La Commission reconnaît l’intérêt particulier s’attachant à la communication de ces informations, dans un territoire situé en « zone de répartition des eaux », c’est-à-dire marqué par un déséquilibre quantitatif entre les ressources disponibles et les différents besoins. Elle souligne toutefois que cet intérêt lui paraît pouvoir être satisfait par la communication d’un document de synthèse, dont l’élaboration est d’ailleurs prévue par le protocole d’accord.
La Commission émet par suite un avis défavorable à la communication au demandeur des informations relatives aux types de culture, à l’assolement et aux pratiques culturales contenues dans les diagnostics d’exploitation et dans les engagements individuels. Elle invite l’administration à proposer au demandeur la communication d’un document de synthèse à l’échelle du territoire.
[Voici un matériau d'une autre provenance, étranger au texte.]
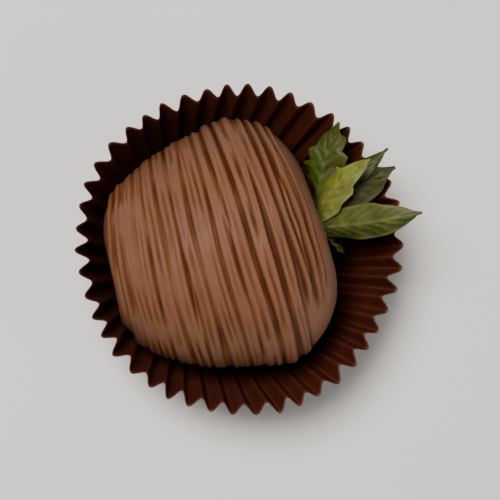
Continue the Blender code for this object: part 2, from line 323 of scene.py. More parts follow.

En dernier lieu, le surplus du diagnostic d’exploitation consiste en la description de la structure juridique et des moyens de l’exploitation, la description précise des surfaces et leur localisation, la description détaillée du système d’exploitation, un volet socio-économique et des données économiques, des éléments sur les démarches de qualité ou de certification entreprises, l’appréciation par l’exploitant lui-même de son insertion dans son environnement ainsi que les éléments d’appréciation du diagnostiqueur. La Commission observe que ces éléments ne peuvent pas être qualifiés d’informations relatives à l’environnement et qu’ils relèvent des mentions couvertes par le secret de la vie privée et le secret des affaires ou de celles portant une appréciation ou un jugement de valeur sur une personne physique nommément désignée ou facilement identifiable, qui ne sont pas communicables à des tiers.
Elle émet donc un avis défavorable à la demande sur ces points.